Processing: Flink handles the streaming "windowing" (e.g., gathering 32 frames for a 3D CNN input).
Feature Pipeline
Extraction: Compute Spatio-temporal interest points.
Feature Store: Consistency is key. The offline store (for training) and online store (for inference) must use the same preprocessing logic (Normalization, Resize).
Lineage: Every feature is tagged with the version of the Backbone Model used to generate it.
Training Pipeline
Strategy: Use a "Teacher-Student" setup. A large 3D Transformer (Teacher) generates pseudo-labels for a smaller, faster MobileNetV3-3D (Student) for inference.
Orchestration: Airflow DAGs trigger weekly retraining or whenever "Feedback Labels" reach a certain threshold.
Serving Pipeline
Two-Stage Approach:
Motion Filter: If 95% of pixels are static, skip inference (saves 90% GPU cost).
Full Scoring: Pass moving segments through the MIL-Ranker.
Calibration: Use Platt Scaling to ensure the "Anomaly Score" actually reflects the probability of a real event.
Evaluation Pipeline
Interleaved Testing: Deploy a new model alongside the old one and compare which alerts the operator clicks on more frequently.
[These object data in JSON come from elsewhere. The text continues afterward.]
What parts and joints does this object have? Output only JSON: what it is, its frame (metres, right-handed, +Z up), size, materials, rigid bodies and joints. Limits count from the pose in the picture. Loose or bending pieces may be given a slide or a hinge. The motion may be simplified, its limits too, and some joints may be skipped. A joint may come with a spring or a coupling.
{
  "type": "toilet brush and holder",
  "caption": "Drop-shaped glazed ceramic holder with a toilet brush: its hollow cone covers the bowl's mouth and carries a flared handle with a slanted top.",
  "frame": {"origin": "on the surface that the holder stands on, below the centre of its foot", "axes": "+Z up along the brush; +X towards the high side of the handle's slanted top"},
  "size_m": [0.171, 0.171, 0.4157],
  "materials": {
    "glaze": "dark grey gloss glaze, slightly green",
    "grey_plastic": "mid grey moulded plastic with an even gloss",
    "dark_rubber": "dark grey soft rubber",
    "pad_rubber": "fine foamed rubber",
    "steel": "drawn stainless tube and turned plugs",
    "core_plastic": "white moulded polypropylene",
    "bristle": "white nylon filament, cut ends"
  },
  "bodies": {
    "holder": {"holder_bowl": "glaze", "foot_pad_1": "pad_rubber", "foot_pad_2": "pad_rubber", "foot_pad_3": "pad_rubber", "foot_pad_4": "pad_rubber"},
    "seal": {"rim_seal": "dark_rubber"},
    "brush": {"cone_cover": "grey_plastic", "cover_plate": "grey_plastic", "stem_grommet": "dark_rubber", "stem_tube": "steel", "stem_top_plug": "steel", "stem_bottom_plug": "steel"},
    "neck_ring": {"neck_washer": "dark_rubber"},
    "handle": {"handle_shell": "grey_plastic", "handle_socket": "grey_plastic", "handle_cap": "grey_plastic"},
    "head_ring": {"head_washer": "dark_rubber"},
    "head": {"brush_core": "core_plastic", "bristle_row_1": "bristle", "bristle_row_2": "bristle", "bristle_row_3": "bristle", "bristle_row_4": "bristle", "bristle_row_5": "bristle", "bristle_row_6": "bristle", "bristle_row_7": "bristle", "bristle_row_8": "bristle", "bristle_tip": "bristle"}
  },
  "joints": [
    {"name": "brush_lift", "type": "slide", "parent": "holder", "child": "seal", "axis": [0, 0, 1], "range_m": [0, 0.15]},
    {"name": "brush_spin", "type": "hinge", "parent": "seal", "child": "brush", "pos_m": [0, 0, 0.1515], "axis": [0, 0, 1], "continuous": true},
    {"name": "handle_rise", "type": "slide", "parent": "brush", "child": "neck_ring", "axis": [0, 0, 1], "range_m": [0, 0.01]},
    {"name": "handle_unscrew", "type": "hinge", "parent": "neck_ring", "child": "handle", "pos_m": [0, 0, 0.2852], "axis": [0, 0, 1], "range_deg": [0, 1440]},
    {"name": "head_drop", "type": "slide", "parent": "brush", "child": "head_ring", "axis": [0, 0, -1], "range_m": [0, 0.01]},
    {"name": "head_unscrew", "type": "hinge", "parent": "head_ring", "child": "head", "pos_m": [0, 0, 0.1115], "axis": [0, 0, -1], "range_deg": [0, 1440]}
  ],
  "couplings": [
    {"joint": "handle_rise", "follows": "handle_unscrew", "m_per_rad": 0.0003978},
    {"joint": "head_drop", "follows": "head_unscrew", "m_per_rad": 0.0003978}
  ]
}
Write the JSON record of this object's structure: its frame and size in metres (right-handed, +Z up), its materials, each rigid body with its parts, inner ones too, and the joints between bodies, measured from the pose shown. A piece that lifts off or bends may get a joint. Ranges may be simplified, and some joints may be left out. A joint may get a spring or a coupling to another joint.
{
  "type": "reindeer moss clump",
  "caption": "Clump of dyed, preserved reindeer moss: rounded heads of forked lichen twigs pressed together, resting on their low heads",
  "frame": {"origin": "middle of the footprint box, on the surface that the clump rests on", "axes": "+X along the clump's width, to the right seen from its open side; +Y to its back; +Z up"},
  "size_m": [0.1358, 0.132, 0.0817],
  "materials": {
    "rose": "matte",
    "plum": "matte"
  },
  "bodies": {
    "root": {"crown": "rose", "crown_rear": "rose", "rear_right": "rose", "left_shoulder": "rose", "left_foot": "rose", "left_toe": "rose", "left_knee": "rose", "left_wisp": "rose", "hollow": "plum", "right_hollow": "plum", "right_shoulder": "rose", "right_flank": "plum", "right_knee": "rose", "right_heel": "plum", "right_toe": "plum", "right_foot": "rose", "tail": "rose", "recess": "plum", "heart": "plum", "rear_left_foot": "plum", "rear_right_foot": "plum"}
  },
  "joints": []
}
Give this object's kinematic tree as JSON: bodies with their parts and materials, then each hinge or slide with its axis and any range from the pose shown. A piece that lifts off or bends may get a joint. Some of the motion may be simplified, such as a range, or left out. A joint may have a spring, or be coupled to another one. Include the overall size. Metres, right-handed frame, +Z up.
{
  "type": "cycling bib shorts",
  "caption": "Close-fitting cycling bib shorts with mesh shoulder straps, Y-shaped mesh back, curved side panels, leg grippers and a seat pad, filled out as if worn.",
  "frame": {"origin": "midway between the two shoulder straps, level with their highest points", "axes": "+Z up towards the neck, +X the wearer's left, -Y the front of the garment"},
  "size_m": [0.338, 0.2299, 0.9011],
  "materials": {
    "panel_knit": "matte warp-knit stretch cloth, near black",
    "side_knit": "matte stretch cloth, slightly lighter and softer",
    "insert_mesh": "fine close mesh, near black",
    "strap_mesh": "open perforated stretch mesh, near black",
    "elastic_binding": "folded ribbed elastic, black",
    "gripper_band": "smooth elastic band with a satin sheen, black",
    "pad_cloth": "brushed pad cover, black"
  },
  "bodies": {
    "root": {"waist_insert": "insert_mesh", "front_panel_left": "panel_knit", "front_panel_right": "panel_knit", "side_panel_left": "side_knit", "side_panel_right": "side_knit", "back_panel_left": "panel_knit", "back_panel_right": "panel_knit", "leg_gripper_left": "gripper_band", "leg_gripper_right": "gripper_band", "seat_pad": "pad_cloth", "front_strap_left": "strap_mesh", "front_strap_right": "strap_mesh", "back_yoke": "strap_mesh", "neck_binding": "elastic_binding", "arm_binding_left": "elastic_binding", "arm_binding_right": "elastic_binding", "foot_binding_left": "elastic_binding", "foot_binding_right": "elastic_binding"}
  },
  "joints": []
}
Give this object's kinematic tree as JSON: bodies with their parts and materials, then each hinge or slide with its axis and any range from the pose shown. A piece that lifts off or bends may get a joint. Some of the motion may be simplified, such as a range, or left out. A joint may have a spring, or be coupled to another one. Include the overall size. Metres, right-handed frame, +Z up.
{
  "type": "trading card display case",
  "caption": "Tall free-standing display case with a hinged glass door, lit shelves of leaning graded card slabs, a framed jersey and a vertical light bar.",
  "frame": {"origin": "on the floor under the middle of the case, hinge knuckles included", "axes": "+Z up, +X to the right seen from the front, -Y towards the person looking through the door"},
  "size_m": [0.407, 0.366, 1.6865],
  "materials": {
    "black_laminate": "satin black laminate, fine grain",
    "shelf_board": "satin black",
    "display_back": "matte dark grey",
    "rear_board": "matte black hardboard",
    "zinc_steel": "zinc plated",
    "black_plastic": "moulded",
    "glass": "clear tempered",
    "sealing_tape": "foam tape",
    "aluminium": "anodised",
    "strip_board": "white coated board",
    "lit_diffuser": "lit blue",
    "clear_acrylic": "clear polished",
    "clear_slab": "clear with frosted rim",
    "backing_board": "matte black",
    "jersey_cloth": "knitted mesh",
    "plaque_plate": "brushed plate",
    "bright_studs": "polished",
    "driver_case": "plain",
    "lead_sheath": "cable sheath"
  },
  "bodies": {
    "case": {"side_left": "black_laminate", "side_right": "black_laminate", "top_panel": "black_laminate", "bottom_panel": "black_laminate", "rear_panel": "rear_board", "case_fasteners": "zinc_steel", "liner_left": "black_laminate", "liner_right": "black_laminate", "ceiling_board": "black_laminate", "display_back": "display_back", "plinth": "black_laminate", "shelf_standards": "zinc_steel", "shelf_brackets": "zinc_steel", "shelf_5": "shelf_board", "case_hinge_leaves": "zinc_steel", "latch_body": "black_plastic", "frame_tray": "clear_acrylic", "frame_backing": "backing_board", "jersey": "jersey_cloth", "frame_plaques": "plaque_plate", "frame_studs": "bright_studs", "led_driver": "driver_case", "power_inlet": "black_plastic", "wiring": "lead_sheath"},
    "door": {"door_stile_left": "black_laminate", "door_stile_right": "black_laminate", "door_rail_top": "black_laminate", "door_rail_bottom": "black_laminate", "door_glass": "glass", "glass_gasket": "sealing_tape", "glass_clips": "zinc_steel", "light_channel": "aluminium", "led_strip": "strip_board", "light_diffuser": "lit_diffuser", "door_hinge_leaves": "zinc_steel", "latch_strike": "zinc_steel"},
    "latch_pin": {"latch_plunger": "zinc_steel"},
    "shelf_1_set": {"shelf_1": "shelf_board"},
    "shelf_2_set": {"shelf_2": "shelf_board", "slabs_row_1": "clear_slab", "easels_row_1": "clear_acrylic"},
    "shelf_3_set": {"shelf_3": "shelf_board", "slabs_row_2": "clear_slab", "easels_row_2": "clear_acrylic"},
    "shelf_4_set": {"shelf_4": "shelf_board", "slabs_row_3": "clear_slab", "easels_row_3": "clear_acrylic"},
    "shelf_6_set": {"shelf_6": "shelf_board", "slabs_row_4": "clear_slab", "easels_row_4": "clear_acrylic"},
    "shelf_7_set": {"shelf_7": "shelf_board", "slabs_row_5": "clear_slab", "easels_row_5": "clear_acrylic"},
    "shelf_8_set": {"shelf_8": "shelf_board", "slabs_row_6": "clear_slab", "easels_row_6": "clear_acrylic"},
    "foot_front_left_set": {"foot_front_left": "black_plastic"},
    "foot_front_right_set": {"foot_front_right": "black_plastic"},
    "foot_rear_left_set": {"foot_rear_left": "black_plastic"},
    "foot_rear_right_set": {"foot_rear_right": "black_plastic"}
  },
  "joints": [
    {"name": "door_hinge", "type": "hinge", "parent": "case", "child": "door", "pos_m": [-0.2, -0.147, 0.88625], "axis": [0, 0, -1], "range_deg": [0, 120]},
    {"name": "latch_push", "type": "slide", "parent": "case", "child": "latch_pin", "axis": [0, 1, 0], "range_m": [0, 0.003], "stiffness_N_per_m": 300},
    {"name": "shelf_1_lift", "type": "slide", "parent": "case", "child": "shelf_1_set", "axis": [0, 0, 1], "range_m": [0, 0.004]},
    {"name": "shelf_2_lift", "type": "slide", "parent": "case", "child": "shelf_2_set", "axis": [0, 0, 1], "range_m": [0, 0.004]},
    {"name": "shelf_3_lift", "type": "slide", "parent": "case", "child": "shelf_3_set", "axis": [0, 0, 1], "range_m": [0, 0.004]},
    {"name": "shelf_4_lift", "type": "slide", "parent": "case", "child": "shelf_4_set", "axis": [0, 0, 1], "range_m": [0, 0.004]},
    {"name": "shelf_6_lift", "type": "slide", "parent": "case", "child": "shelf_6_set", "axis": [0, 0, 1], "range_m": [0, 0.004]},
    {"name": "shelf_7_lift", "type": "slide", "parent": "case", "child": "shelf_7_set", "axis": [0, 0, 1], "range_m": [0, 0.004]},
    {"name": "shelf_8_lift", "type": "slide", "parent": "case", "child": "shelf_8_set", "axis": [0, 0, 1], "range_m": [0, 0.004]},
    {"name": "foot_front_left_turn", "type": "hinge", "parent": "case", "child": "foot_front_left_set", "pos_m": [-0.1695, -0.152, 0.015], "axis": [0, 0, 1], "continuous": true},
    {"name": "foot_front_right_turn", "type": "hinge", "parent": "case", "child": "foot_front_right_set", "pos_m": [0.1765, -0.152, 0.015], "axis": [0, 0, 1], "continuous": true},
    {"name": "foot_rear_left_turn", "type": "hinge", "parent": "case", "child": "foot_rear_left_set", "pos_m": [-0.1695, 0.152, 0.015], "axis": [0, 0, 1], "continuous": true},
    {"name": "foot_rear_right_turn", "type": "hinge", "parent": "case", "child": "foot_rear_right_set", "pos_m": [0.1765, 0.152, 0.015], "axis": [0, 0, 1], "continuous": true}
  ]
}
Metrics: Track Mean Time to Detection (MTTD).
Monitoring Pipeline
Concept Drift: Monitor the average anomaly score per camera. If a camera's score shifts from 0.1 to 0.8 suddenly, it's likely a hardware fault or a scene change (construction), not a real anomaly.
Wrap Up
Advanced Topics
Offline Metrics: AUC-ROC, Precision-Recall Curve, and F1-score on a curated "Golden Dataset" of staged anomalies.
Online Metrics: False Alarms per Camera per Day (Target < 0.1) and Successful Detection Rate.
Deployment: Canary rollout. Deploy to 5 cameras first, monitor GPU thermals and memory leaks, then ramp to the full fleet.
Failure Modes:
Adversarial Attacks: Someone wearing a specific pattern to "hide" from the model. Mitigation: Ensemble models and physical security.
Catastrophic Forgetting: Ensure the model still detects "old" anomalies while learning "new" ones.
Scalability Audit: For 10x growth, we would move more feature extraction logic into the camera firmware (Edge AI) using ONNX Runtime to reduce cloud bandwidth costs by 95%.